## Directions for this task
The lines to extract begin at the one containing "obj.matrix_world = world" and run to the end of the listing; set them down exactly and alone.

## Given material

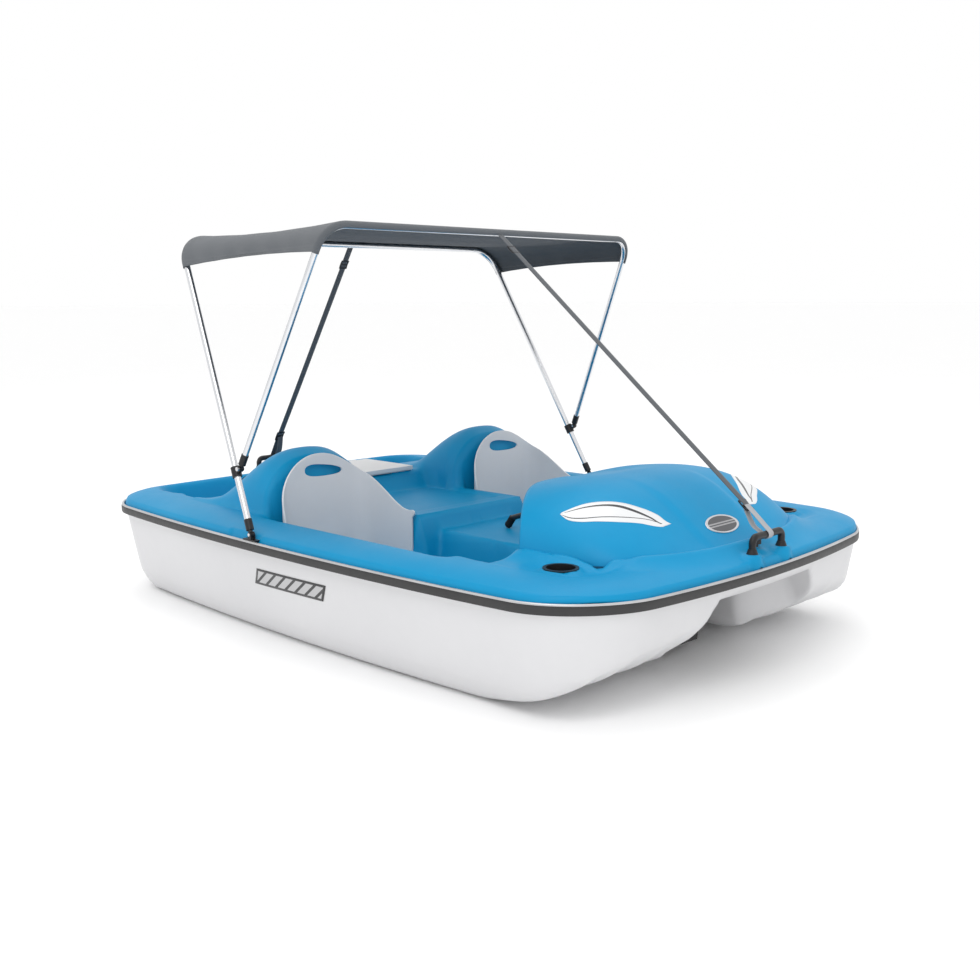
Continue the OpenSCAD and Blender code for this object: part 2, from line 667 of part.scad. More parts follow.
module rudder() color(hull_white) {
    translate([rudder_x, 0, aft_roof - 12 - rudder_h]) cylinder(d = 22, h = rudder_h);
    box([rudder_x - rudder_l + 4, -4, aft_roof - 12 - rudder_h], [rudder_x, 4, aft_roof - 12]);
    translate([rudder_x - rudder_l + 4, 0, aft_roof - 12 - rudder_h]) cylinder(r = 4, h = rudder_h);
}
module tiller_arm() color(steel) {
    translate([rudder_x, 0, aft_roof - 12]) cylinder(d = shaft_d, h = tiller_z - aft_roof + 18);
    translate([rudder_x, 0, tiller_z - 4]) slot_plate([0, 0], [0, arm_l], 11, 4);
    translate([rudder_x, arm_l, tiller_z - 4]) cylinder(d = 6, h = 14);
}

// ---------- drain plug, foam ----------
module drain_plug() color(black) translate(drain_at) rotate([0, 90, 0]) {
    translate([0, 0, -16]) cylinder(r = drain_r - 0.05, h = 30);
    translate([0, 0, -22]) cylinder(r = 18, h = 6);
}
module flotation_foam() color([0.95, 0.95, 0.9]) both_sides() {
    box([-640, keel_in + 5, 40], [-340, keel_out - 5, 120]);
}

// ---------- decals and badge (plain shapes) ----------
module cowl_decals() color([0.93, 0.93, 0.94]) both_sides() difference() {
    intersection() {
        cowl_block(-1.2);
        side_block([[700, cowl_base + 70], [740, cowl_base + 118], [830, cowl_base + 132],
            [930, cowl_base + 90], [860, cowl_base + 64]], boat_w);
        box([600, 200, 300], [1000, 800, 900]);
    }
    cowl_block(0);
}
module bow_badge() color(steel) difference() {
    intersection() {
        cowl_block(-1.5);
        translate([cowl_nose - 95, 0, 300]) linear_extrude(400) union() {
            circle(30);
            translate([0, -24]) circle(24);
            translate([0, 24]) circle(24);
        }
    }
    cowl_block(0);
}
module hull_decals() color(black) both_sides() difference() {
    intersection() {
        hull_block(-1.2);
        side_block([[-280, 178], [-255, 222], [10, 214], [40, 204], [-60, 180]], boat_w);
        box([-400, 400, 100], [200, 900, 290]);
    }
    hull_block(0);
}

// ---------- seat backs ----------
seat_y0 = bench_half + slide_gap;
seat_y1 = well_half - slide_gap;
seat_mid = (seat_y0 + seat_y1) / 2;
seat_half = (seat_y1 - seat_y0) / 2;
seat_x0 = -278;
seat_top = flange_z + back_h;
seat_low = pan_z + 3;
function seat_view(k) = [[seat_x0 - 30, seat_low - k], [seat_x0 - 6, seat_top], [seat_x0 + 30, seat_top],
    [seat_x0 + 62, seat_top - 26], [seat_x0 + 125, seat_top - 84], [seat_x0 + 200, flange_z + 62],
    [seat_x0 + wing_l - 24, flange_z + 48], [seat_x0 + wing_l, flange_z + 50],
    [seat_x0 + wing_l + 4, flange_z + 34], [seat_x0 + wing_l - 6, flange_z + 20],
    [seat_x0 + wing_l - 6, seat_low - k]];
// Plan of the scoop: open at the front, round at the back
function scoop(k) = concat([[seat_x0 + wing_l + 20, seat_mid - seat_half + k]],
    [for (a = [-90 : -15 : -180])
        [seat_x0 + 90 + (90 - k) * cos(a), seat_mid - seat_half + 90 + (90 - k) * sin(a)]],
    [for (a = [180 : -15 : 90])
        [seat_x0 + 90 + (90 - k) * cos(a), seat_mid + seat_half - 90 + (90 - k) * sin(a)]],
    [[seat_x0 + wing_l + 20, seat_mid + seat_half - k]]);
module seat_back() difference() {
    intersection() {
        translate([0, 0, seat_low]) linear_extrude(seat_top) polygon(scoop(0));
        side_block(seat_view(0), boat_w);
        end_block(crown(seat_mid, seat_half, flange_z + 20, seat_top, 2.6, 2), -800, 200);
    }
    translate([0, 0, seat_low - eps]) linear_extrude(seat_top) polygon(scoop(seat_wall));
    // Grip hole through the back
    translate([seat_x0 - 60, seat_mid, seat_top - 62]) rotate([90, 0, 90]) linear_extrude(120) union() {
        translate([-32, 0]) circle(17);
        translate([32, 0]) circle(17);
        translate([-32, -17]) square([64, 34]);
    }
}
module seat_back_port() color(hull_white) seat_back();
module seat_back_starboard() color(hull_white) mirror([0, 1, 0]) seat_back();

// ---------- sun top ----------
foot_x = -130;
foot_y = 797;
foot_z = rail_top + 18;
tang_t = 7;
ear_gap = 0.5;
ear_t = 4;
// Frames of the two bows: local z runs along the leg, local y is athwart
module main_frame() translate([foot_x, 0, foot_z]) rotate([0, -main_lean, 0]) children();
jaw_offset = 26;
front_pivot = [foot_x - jaw_at * sin(main_lean) + jaw_offset * cos(main_lean), 0,
    foot_z + jaw_at * cos(main_lean) + jaw_offset * sin(main_lean)];
module front_frame() translate(front_pivot) rotate([0, front_lean, 0]) children();
// Half span of the main leg at a height along it
function main_y(v) = foot_y + (corner_y - foot_y) * v / main_l;
jaw_y = main_y(jaw_at);
front_corner = corner_y - 18;
// Bent bar: two leaning legs, two slightly fuller bends and a cross bar
bend_extra = 0.8;
lap = 4;
module bent_bar(y0, y1, v0, l, r, d) {
    lean = atan((y0 - y1) / l);
    turn = 90 - lean;
    t = r * tan(turn / 2);
    both_sides() {
        translate([0, y0, 0]) rotate([lean, 0, 0]) translate([0, 0, v0])
            cylinder(d = d, h = l / cos(lean) - t - v0 + lap);
        translate([0, y1 - t, l - r]) rotate([90, 0, 90]) rotate([0, 0, lean]) rotate_extrude(angle = turn)
            translate([r, 0]) circle(d = d + bend_extra);
    }
    translate([0, -(y1 - t + lap), l]) rotate([-90, 0, 0]) cylinder(d = d, h = 2 * (y1 - t + lap));
}
module bent_tube(y0, y1, v0, l, r, d) difference() {
    bent_bar(y0, y1, v0, l, r, d);
    bent_bar(y0, y1, v0 - eps, l, r, d - 2 * tube_wall);
}
tube_start = 22;
module main_bow() color(steel) main_frame() bent_tube(foot_y, corner_y, tube_start, main_l, bend_r, main_d);
module front_bow() color(steel) front_frame()
    bent_tube(jaw_y, front_corner, tube_start, front_l, bend_r - 18, front_d);
// Flat tang with a pivot hole and a socket for the tube
module bow_end(y, lean_to, l, d) {
    lean = atan((y - lean_to) / l);
    translate([0, y, 0]) difference() {
        union() {
            rotate([90, 0, 0]) cylinder(r = 9, h = tang_t, center = true);
            translate([-7, -tang_t / 2, 0]) cube([14, tang_t, 20]);
            rotate([lean, 0, 0]) translate([0, 0, 14]) difference() {
                cylinder(d = d + 4, h = 34);
                translate([0, 0, tube_start - 14]) cylinder(d = d, h = 40);
            }
        }
        rotate([90, 0, 0]) cylinder(d = 6 + 2 * run_gap, h = 40, center = true);
    }
}
module main_bow_ends() color(black) main_frame() both_sides() bow_end(foot_y, corner_y, main_l, main_d);
module front_bow_ends() color(black) front_frame() both_sides()
    bow_end(jaw_y, front_corner, front_l, front_d);
module deck_hinge() translate([foot_x, foot_y, rail_top]) difference() {
    union() {
        translate([-32, -9, 0]) cube([64, 18, 4]);
        for (s = [-1, 1]) translate([0, s * (tang_t / 2 + ear_gap + ear_t / 2), 0]) {
            translate([-8, -ear_t / 2, 0]) cube([16, ear_t, 18]);
            translate([0, 0, 18]) rotate([90, 0, 0]) cylinder(r = 8, h = ear_t, center = true);
        }
    }
    translate([0, 0, 18]) rotate([90, 0, 0]) cylinder(d = 6, h = 60, center = true);
}
module deck_hinge_port() color(black) deck_hinge();
module deck_hinge_starboard() color(black) mirror([0, 1, 0]) deck_hinge();
module hinge_pins() color(steel) both_sides() translate([foot_x, foot_y, foot_z]) rotate([90, 0, 0]) {
    cylinder(d = 6, h = tang_t + 2 * ear_gap + 2 * ear_t, center = true);
    translate([0, 0, -tang_t / 2 - ear_gap - ear_t - 2]) cylinder(d = 10, h = 2);
}
// Sleeve clamped on the main leg, with two ears for the front bow
clear_r = 10;
module jaw_slide() {
    lean = atan((foot_y - corner_y) / main_l);
    difference() {
        union() {
            translate([0, foot_y, 0]) rotate([lean, 0, 0]) translate([0, 0, jaw_at - 16])
                cylinder(d = main_d + 10, h = 32);
            for (s = [-1, 1]) translate([0, jaw_y + s * (tang_t / 2 + ear_gap + ear_t / 2), jaw_at]) {
                translate([8, -ear_t / 2, -8]) cube([jaw_offset - 8, ear_t, 16]);
                translate([jaw_offset, 0, 0]) rotate([90, 0, 0]) cylinder(r = 8, h = ear_t, center = true);
            }
        }
        translate([0, foot_y, 0]) rotate([lean, 0, 0]) cylinder(d = main_d, h = 400);
        translate([jaw_offset, jaw_y, jaw_at]) rotate([90, 0, 0]) {
            cylinder(d = 6, h = 60, center = true);
            cylinder(r = clear_r, h = tang_t + 2 * ear_gap, center = true);
        }
    }
}
module jaw_slides() color(black) main_frame() both_sides() jaw_slide();
module jaw_screw() translate([jaw_offset, jaw_y, jaw_at]) rotate([90, 0, 0]) {
    cylinder(d = 6, h = tang_t + 2 * ear_gap + 2 * ear_t, center = true);
    translate([0, 0, -tang_t / 2 - ear_gap - ear_t - 6]) cylinder(d = 13, h = 6);
}
module jaw_screws() color(steel) main_frame() both_sides() jaw_screw();
// Cross tube centres (x, z) of the two bows
main_cross = [foot_x - main_l * sin(main_lean), foot_z + main_l * cos(main_lean)];
front_cross = [front_pivot[0] + front_l * sin(front_lean), front_pivot[2] + front_l * cos(front_lean)];
wrap = main_d / 2 + 0.6;
// Roof stretched over both cross tubes, wrapped round them, with side flaps
canopy_half = corner_y + 22;
function round_at(c, r, a0, a1) = [for (a = [a0 : -18 : a1]) [c[0] + r * cos(a), c[1] + r * sin(a)]];
function roof_line(k) = concat(round_at(main_cross, wrap + k, 215, 107),
    round_at(front_cross, wrap + k, 73, -35));
function reversed(p) = [for (i = [len(p) - 1 : -1 : 0]) p[i]];
roof_half = corner_y - bend_r + 4;
roof_rise = wrap + canopy_t;
// Flap outside the legs of the bows, seen from the side
flap_view = [main_cross + [-20, -flap_h], main_cross + [14, roof_rise],
    front_cross + [-10, roof_rise], front_cross + [20, -flap_h]];
// Shoulder over the bends, between the roof and the flap
shoulder_view = [main_cross + [-wrap - 2, wrap], main_cross + [0, roof_rise],
    front_cross + [0, roof_rise], front_cross + [wrap + 2, wrap]];
module canopy() color(grey) {
    side_block(concat(roof_line(0), reversed(roof_line(canopy_t))), 2 * roof_half);
    both_sides() {
        intersection() {
            side_block(flap_view, 2 * canopy_half);
            box([-900, canopy_half - canopy_t, 0], [500, canopy_half, 2000]);
        }
        intersection() {
            side_block(shoulder_view, 2 * canopy_half);
            box([-900, roof_half, 0], [500, canopy_half, 2000]);
        }
    }
}
// Straps from the cross tubes to the handles
strap_low = handle_foot + handle_rise;
module strap(a, b) {
    v = b - a;
    l = norm(v);
    translate([a[0], 0, a[1]]) rotate([0, atan2(v[0], v[1]), 0]) translate([-strap_t / 2, -strap_w / 2, 0])
        cube([strap_t, strap_w, l]);
}
front_strap_a = [front_cross[0] + wrap + canopy_t + 1.6, front_cross[1] - 4];
front_strap_b = [handle_x - 6, strap_low + handle_d / 2 + 3];
rear_strap_a = [main_cross[0] - wrap - canopy_t - 1.6, main_cross[1] - 4];
rear_strap_b = [-handle_x + 3, strap_low + handle_d / 2 + 3];
module front_strap() color(grey) strap(front_strap_a, front_strap_b);
module rear_strap() color(grey) strap(rear_strap_a, rear_strap_b);
module buckle(a, b, d) {
    u = (b - a) / norm(b - a);
    p = b - d * u;
    translate([p[0], 0, p[1]]) rotate([0, atan2(-u[0], -u[1]), 0]) difference() {
        translate([-4, -18, -12]) cube([8, 36, 24]);
        translate([-strap_t / 2, -strap_w / 2, -20]) cube([strap_t, strap_w, 40]);
    }
}
module front_strap_buckle() color(black) buckle(front_strap_a, front_strap_b, 150);
module rear_strap_buckle() color(black) buckle(rear_strap_a, rear_strap_b, 150);

hull();
deck();
front_cowl();
rub_rail();
rail_trim();
bow_handle();
stern_handle();
handle_screws();
cup_holder_starboard();
cup_holder_port();
rod_holder_starboard();
rod_holder_port();
bow_knob();
cooler_tub();
cooler_lid();
cooler_hinge_pins();
crank_bushings();
crank_brackets();
drain_plug();
deck_hinge_starboard();
deck_hinge_port();
hinge_pins();
steering_bushing();
rudder_bushing();
flotation_foam();
cowl_decals();
bow_badge();
hull_decals();
front_strap();
rear_strap();
front_strap_buckle();
rear_strap_buckle();
crankshaft();
paddle_wheel();
wheel_bolts();
pedal_starboard_outer();
pedal_starboard_inner();
pedal_port_inner();
pedal_port_outer();
steering_lever();
steering_grip();
push_rod();
rudder();
tiller_arm();
seat_back_starboard();
seat_back_port();
main_bow();
main_bow_ends();
jaw_slides();
canopy();
front_bow();
front_bow_ends();
jaw_screws();
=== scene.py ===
import json
import math
import bpy
import numpy as np
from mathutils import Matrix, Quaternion, Vector


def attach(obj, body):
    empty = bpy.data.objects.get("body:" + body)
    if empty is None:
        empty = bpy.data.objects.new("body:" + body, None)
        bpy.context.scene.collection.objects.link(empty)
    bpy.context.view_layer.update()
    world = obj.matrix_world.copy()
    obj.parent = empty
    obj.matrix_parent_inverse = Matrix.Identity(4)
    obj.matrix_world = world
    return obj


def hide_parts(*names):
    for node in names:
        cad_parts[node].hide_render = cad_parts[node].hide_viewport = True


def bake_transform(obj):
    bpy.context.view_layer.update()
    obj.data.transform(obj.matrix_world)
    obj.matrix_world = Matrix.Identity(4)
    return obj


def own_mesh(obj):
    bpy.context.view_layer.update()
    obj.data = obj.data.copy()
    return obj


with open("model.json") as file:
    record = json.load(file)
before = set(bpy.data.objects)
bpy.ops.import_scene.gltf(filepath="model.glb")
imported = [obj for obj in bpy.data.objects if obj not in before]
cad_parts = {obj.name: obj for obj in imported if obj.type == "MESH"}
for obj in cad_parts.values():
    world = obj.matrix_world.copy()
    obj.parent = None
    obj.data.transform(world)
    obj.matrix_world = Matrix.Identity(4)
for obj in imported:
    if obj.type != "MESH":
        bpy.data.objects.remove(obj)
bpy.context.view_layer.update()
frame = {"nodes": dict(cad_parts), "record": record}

bpy.ops.object.select_all(action="DESELECT")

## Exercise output
    obj.matrix_world = world
    return obj


def hide_parts(*names):
    for node in names:
        cad_parts[node].hide_render = cad_parts[node].hide_viewport = True


def bake_transform(obj):
    bpy.context.view_layer.update()
    obj.data.transform(obj.matrix_world)
    obj.matrix_world = Matrix.Identity(4)
    return obj


def own_mesh(obj):
    bpy.context.view_layer.update()
    obj.data = obj.data.copy()
    return obj


with open("model.json") as file:
    record = json.load(file)
before = set(bpy.data.objects)
bpy.ops.import_scene.gltf(filepath="model.glb")
imported = [obj for obj in bpy.data.objects if obj not in before]
cad_parts = {obj.name: obj for obj in imported if obj.type == "MESH"}
for obj in cad_parts.values():
    world = obj.matrix_world.copy()
    obj.parent = None
    obj.data.transform(world)
    obj.matrix_world = Matrix.Identity(4)
for obj in imported:
    if obj.type != "MESH":
        bpy.data.objects.remove(obj)
bpy.context.view_layer.update()
frame = {"nodes": dict(cad_parts), "record": record}

bpy.ops.object.select_all(action="DESELECT")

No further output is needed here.